LA biennale di venezia art: malta pavilion 2026
Single‑channel 4K video, colour, sound, sculptural installation (chocolate and mixed materials).
Incorporated chocolate sculpture originally created by Tiziano Cassar for the Ħamrun Chocolate Festival
Duration: 22:56
Adaptability (video‑only version available)
Photo by Julian Vassallo
Photo by Samuele Cherubini
Photo by Julian Vassallo
Photo by Samuele Cherubini
Photo by Julian Vassallo
Photo by Alexandra Pace
Meet the artist
Charlie Cauchi is an interdisciplinary artist and filmmaker. She holds a BA and an MA in Film Studies from Queen Mary University of London. Her academic contributions focus on small national cinemas, with a particular emphasis on Malta. Her written work includes Titles to Talkies: An Incomplete History of Film Culture & Industry in Malta (2025, Fondazjoni Patrimonju Malti).

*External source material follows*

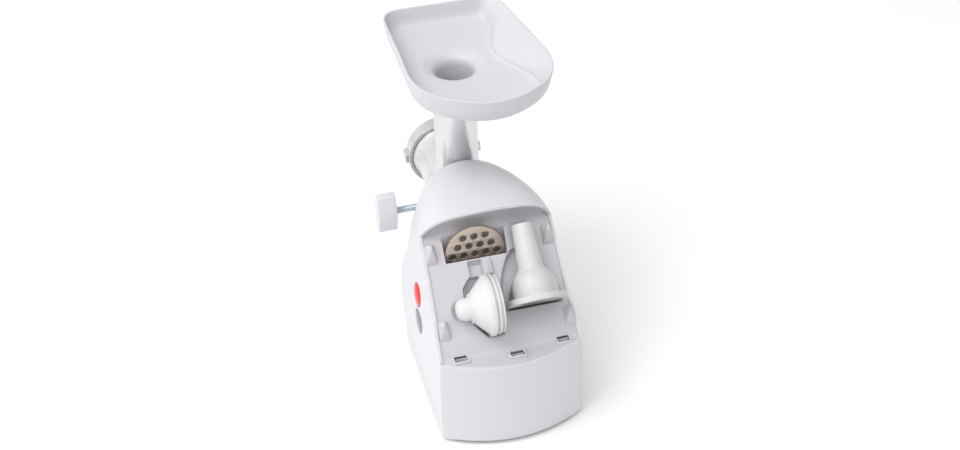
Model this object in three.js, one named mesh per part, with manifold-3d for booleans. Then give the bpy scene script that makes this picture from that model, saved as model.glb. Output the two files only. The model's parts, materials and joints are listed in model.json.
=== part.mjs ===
// Electric meat grinder: a white moulded motor housing with a storage bay at its rear, and a metal
// grinding head with a feed chute and a hopper tray at its front.
// Millimetres, +Z up. The grinding head points along -Y and the push buttons are on the +X side.

import * as THREE from 'three';
import { mergeVertices } from 'three/addons/utils/BufferGeometryUtils.js';
import { LoftGeometry } from 'three/addons/geometries/LoftGeometry.js';
import Module from 'manifold-3d';

const wasm = await Module();
wasm.setup();

// ---- Driving dimensions ---------------------------------------------------------------------

const GAP = 0.3;
const WALL = 3;

// Housing.
const FOOT_HEIGHT = 6;
const FOOT_RADIUS = 10;
const SHOULDER_Z = 197;
const DOME_TOP_Z = 230;
const FRONT_Y = -76;
const WIDEST_Y = 20;
const REAR_CORNER_Y = 121;
const REAR_BULGE = 22;
const REAR_TAPER = 3;
const NOSE_LEVEL_Z = 140;
const LEDGE_Z = 106;
const RIM_RISE = 2;
const ARCH_LEAN = 0.4;

// Housing levels: height, half width, reach forward of the widest place, and how square the front
// corners are.
const LEVELS = [
  [FOOT_HEIGHT, 78.6, 126, 4.5],
  [45, 79.8, 125, 5.5],
  [82, 80, 119, 5.5],
  [106, 79.2, 110, 5],
  [124, 78, 104, 3.9],
  [142, 75.6, 112, 3.2],
  [160, 74.2, 120, 2.6],
  [178, 73, 124, 2.1],
  [SHOULDER_Z, 71.8, 123, 1.8],
  [208, 67.5, 116, 1.6],
  [216, 61.5, 102, 1.6],
  [222.5, 53, 86, 1.7],
  [227, 41, 62, 1.9],
  [DOME_TOP_Z, 12, 34, 2],
];

// Feet as [x, y], and the cord gland in the -X side wall.
const FEET = [[66, 114], [-66, 114], [57, -73], [-57, -73]];
const GLAND_Y = -40;
const GLAND_Z = 28;
const GLAND_RADIUS = 7;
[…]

Her practice is highly personal, taking a biographical approach. A common preoccupation in her work is runway productions, often using films shot on location in Malta to untangle identity and representation.
She often uses her work to understand and heal fractured familial relationships and to explore identity themes, including gender identity, cultural heritage, and diasporic narratives.
Charlie is currently producing/directing a feature-length documentary, Stratum, which revolves around the groundbreaking archaeological discoveries of Prof. Eleanor Scerri and Prof. Nicholas Vella that are reshaping Malta’s prehistoric timeline. She is also co-founder of Rosa Kwir, Malta’s first dedicated LGBTQI+ gallery and archive, with artist Romeo Roxman Gatt and Sarah Chircop.
She is the first female artist ever chosen to represent Malta at La Biennale di Venezia, as part of a group show No Need to Sparkle: Experiments in Love and Revolution, commissioned by Arts Council Malta.